Drittens hat es Burundi in den vergangenen zehn Jahren nicht vermocht, spürbare soziale und ökonomische Fortschritte zu erreichen. Das Land zählt weiterhin zu den ärmsten der Welt. Die geringe Entwicklungsorientierung der Regierung, weit verbreitete Korruption der Elite und ein Präsident, der weniger durch überzeugende politische Konzepte, sondern vor allem wegen seines ausgeprägten Fußballhobbys von sich reden macht, haben dazu beigetragen, dass das Land rund zehn Jahre letztlich vor sich hin dümpelte.

Was der Westen nun tun sollte

Entwicklungszusammenarbeit, die weiterhin wichtig für das Funktionieren des Landes ist, stand und steht in diesem Land vor einem Dilemma. Einerseits sollte nach dem Ende des Bürgerkriegs alles getan werden, um ein erneutes Abgleiten in das Bürgerkriegschaos zu verhindern. Insofern war (und ist) der internationalen Gemeinschaft daran gelegen, eine „Friedensdividende" für das Land spürbar zu machen und allen Gruppierungen im Land einen Anreiz zu bieten, in die Überwindung der Konfliktstrukturen zu investieren. Andererseits haben diese Hilfeleistungen dazu beigetragen, die herrschende Elite von ihrer Verantwortung zu entbinden, die Entwicklung des Landes selbst voran zu bringen. Zudem haben die klaren Hinweise der Gebergemeinschaft, eine nicht verfassungsgemäße dritte Amtszeit des Präsidenten werde nicht unterstützt, trotz der Abhängigkeit Burundis von ausländischen Gebern wenig Wirkung gezeigt. Auch die Regierung weiß um dieses Geberdilemma und vertraut letztlich darauf, dass sich die internationale Gemeinschaft mit den Realitäten im Land arrangiert.

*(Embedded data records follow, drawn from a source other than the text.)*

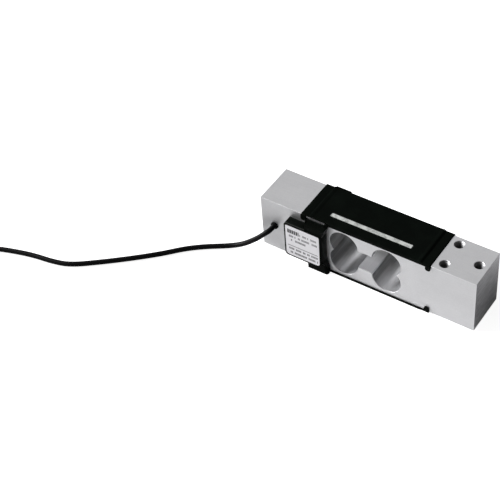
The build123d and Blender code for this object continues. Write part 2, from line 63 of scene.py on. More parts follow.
# %% The camera
view_right = Vector((0.8304, 0.5532, -0.0656))
view_up = Vector((-0.3564, 0.6181, 0.7007))
view_back = view_right.cross(view_up)
lens = bpy.data.cameras.new("photo_camera")
lens.sensor_width = 36.0
lens.lens = 102.44
lens.clip_end = 20.0
camera_place = (0.31101, -0.53408, 0.64798)
camera = bpy.data.objects.new("photo_camera", lens)
turned = Matrix((view_right, view_up, view_back)).transposed().to_4x4()
camera.matrix_world = Matrix.Translation(camera_place) @ turned
bpy.context.scene.collection.objects.link(camera)
bpy.context.scene.camera = camera
print("camera", round((camera.location - Vector((0, 0, 0.02))).length, 3), "m from the beam")

# %% [markdown]
# The cable leaves the beam straight, falls to the floor and wanders out of the picture. There
# the rest of it is wound into a coil with a tie round it. A jacketed cable has no corners, so
# its line is one NURBS spline: the points below pull it, and it never has to pass through them.
# The coil has two layers of three rings, a little over five turns in all. It starts at the
# outside of the lower layer, works inwards, climbs to the upper layer and works outwards again.
# Each step from ring to ring takes about a third of a turn. The points lie a little outside the
# ring's radius, because the line stays inside them.

# %% The cable's route
cable_diameter = 0.0034
cable_exit = (-0.0655, -0.0162, 0.021)
floor_route = [
    cable_exit,
    (-0.0655, -0.0206, 0.021),
    (-0.0683, -0.0234, 0.0189),
    (-0.0718, -0.0250, 0.0153),
    (-0.0765, -0.0262, 0.0112),
    (-0.0817, -0.0270, 0.0068),
    (-0.0880, -0.0282, 0.0032),
    (-0.0953, -0.0318, 0.0019),
    (-0.1057, -0.0382, 0.00175),
    (-0.1158, -0.0463, 0.00175),
    (-0.1251, -0.0565, 0.00175),
    (-0.1386, -0.0689, 0.00175),
    (-0.1545, -0.0822, 0.00175),
    (-0.1713, -0.0950, 0.00175),
    (-0.1838, -0.0984, 0.00175),
    (-0.1972, -0.1001, 0.00175),
    (-0.2095, -0.1033, 0.00175),
    (-0.2221, -0.1074, 0.00175),
    (-0.2353, -0.1140, 0.00175),
    (-0.2465, -0.1214, 0.0021),
]
tail_route = [
    (-0.2846, -0.1066, 0.0055),
    (-0.2863, -0.1012, 0.0052),
    (-0.2886, -0.0960, 0.0039),
    (-0.2915, -0.0912, 0.0026),
    (-0.2950, -0.0869, 0.00215),
    (-0.2992, -0.0832, 0.00215),
]
print("points on the floor:", len(floor_route), "and in the tail:", len(tail_route))


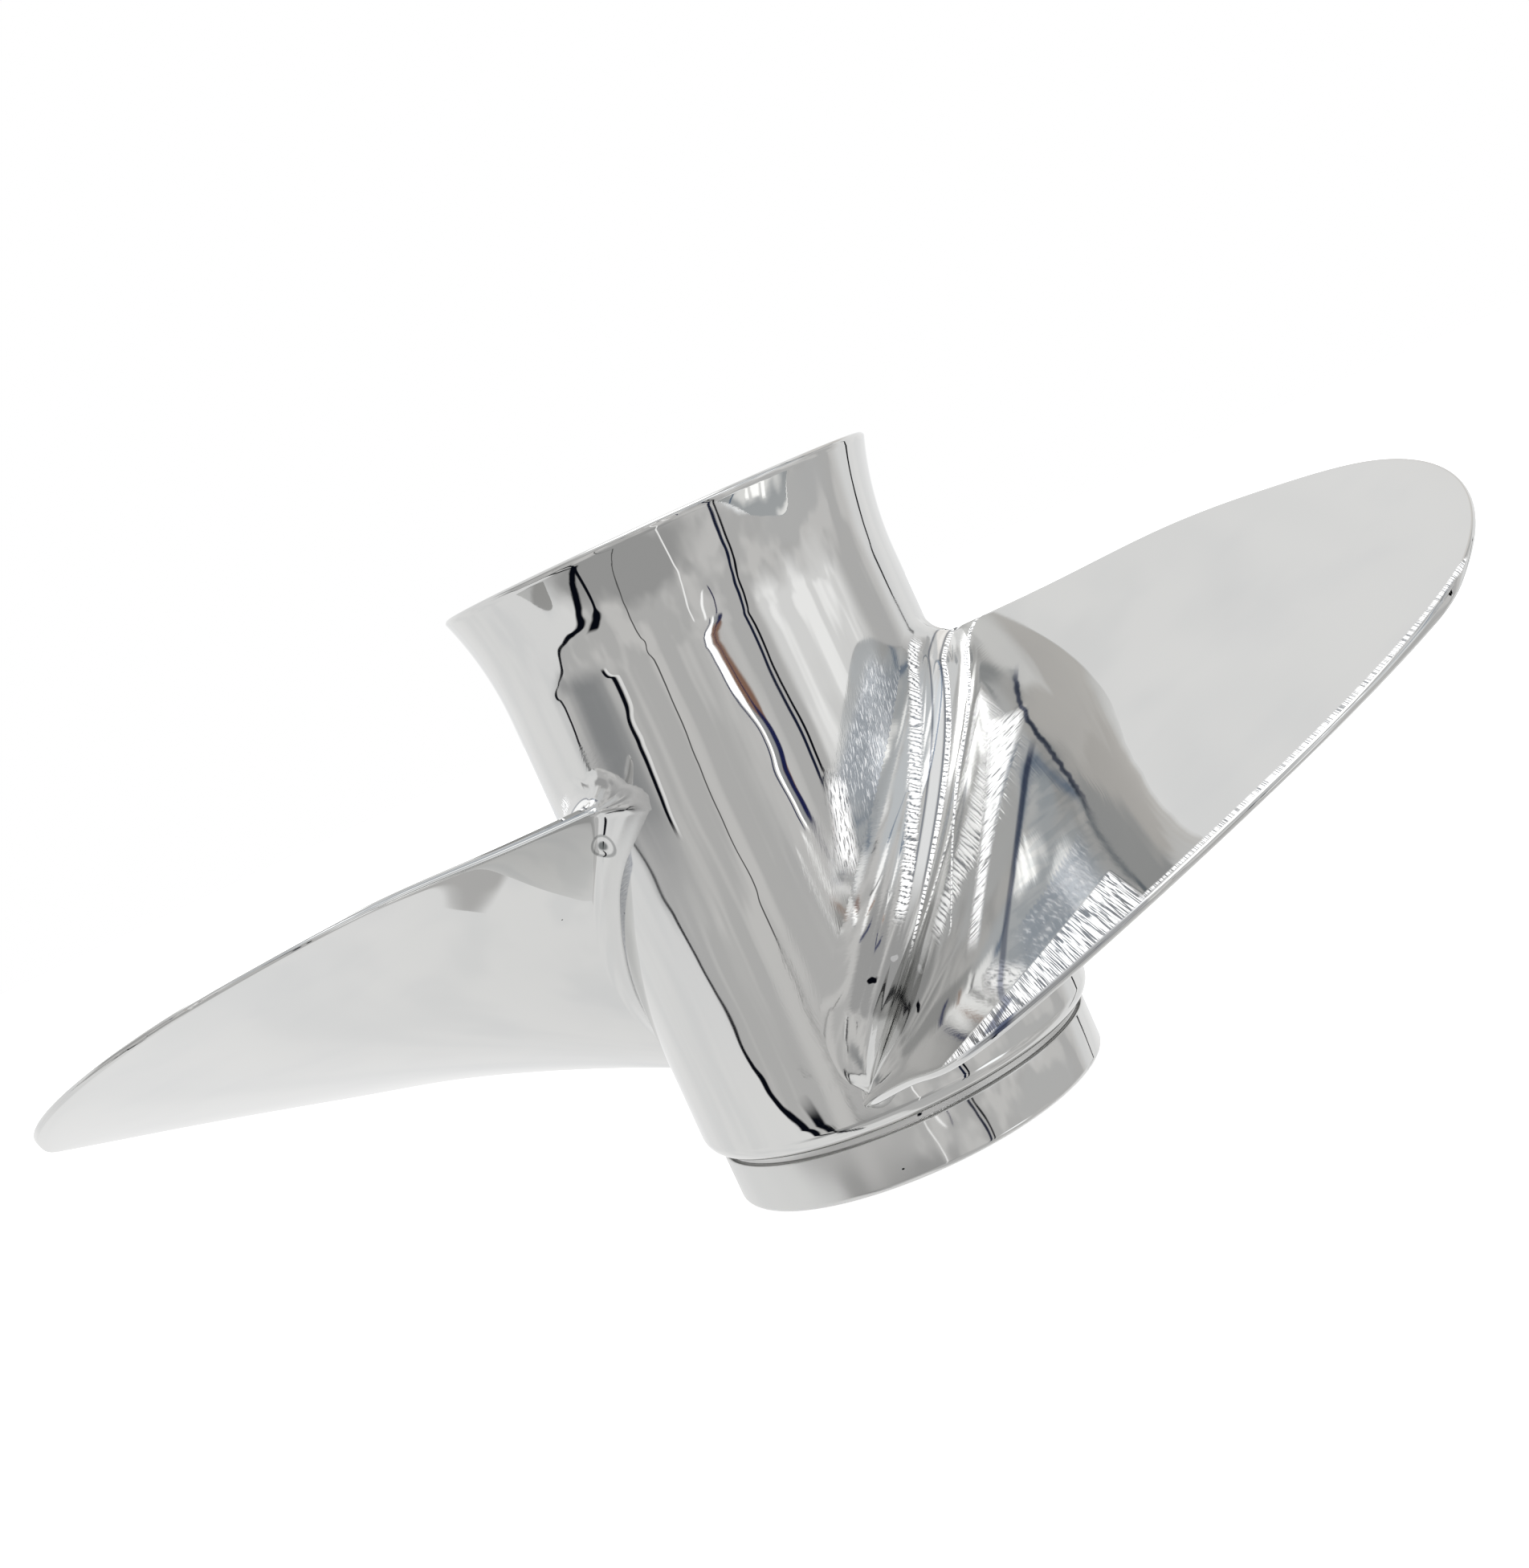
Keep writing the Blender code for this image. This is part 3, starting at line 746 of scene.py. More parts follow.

Mit diesem Dilemma werden die Geber in den nächsten Wochen und Monate weiter umgehen müssen. Vorerst geht es um Schadensbegrenzung: Wenn Präsident Nkurunziza schon für eine dritte Amtszeit kandidiert, dann möge er doch zumindest sicherstellen, dass die staatlich organisierte und tolerierte Gewalt gegen die Opposition aufhört und die Wahlen frei und fair verlaufen.

Stephan Klingebiel ist Abteilungsleiter „Bi- und multilaterale Entwicklungspolitik“ beim Deutschen Institut für Entwicklungspolitik (DIE), dem wichtigsten entwicklungspolitischen Thinktank in Deutschland. Derzeit hält er sich in Kigali, der Hauptstadt Ruandas auf.